Возможно, самым трогательным из всех заблуждений современных исследователей первобытных верований является то понятие, которое они называют антропоморфизмом. Они верят, что первобытные люди приписывали непонятные явления богу в человеческом облике, чтобы объяснить их, поскольку ограниченный разум первобытного человека не мог выйти за пределы своего крохотного мира. Гром признавался голосом человека, а молния — сверканием глаз, поскольку такое объяснение было удобным и рациональным. Чтобы полностью излечиться от подобной философии, нужно просто выйти ночью на тихую улочку. Любой, кто это сделает, очень быстро обнаружит, что людям во всех предметах чудится нечто получеловеческое не потому, что это естественно, а потому, что это сверхъестественно; не потому, что предметы становятся таким образом более понятными, а потому, что они становятся в сотни раз более непостижимыми и загадочными.

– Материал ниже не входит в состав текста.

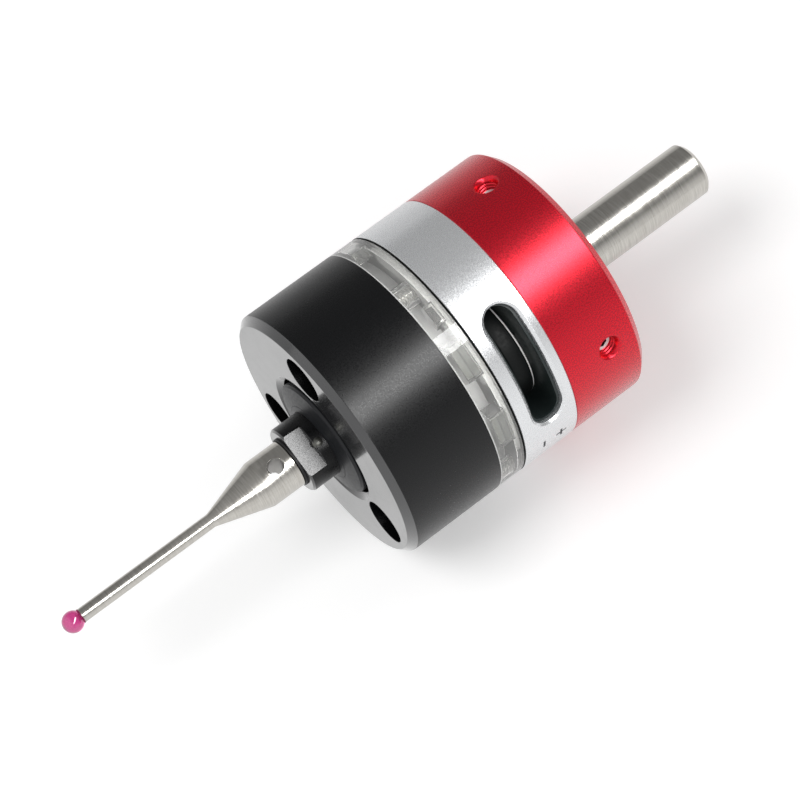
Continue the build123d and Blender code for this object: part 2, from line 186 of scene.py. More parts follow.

Человеку, гуляющему ночью по тихой улице, бросается в глаза тот факт, что пока природа не выходит за рамки природных явлений, она не имеет над нами никакой власти. Дерево, будучи деревом, может казаться качающимся сторуким чудищем с тысячью языков и на одной ноге. Но до тех пор, пока дерево остается деревом, оно нас не пугает вообще. Оно становится странным и чужеродным, только когда начинает походить на нас самих. Когда дерево действительно становится похожим на человека, у нас поджилки трясутся. А когда вся Вселенная начинет походить на человека, мы падем ниц.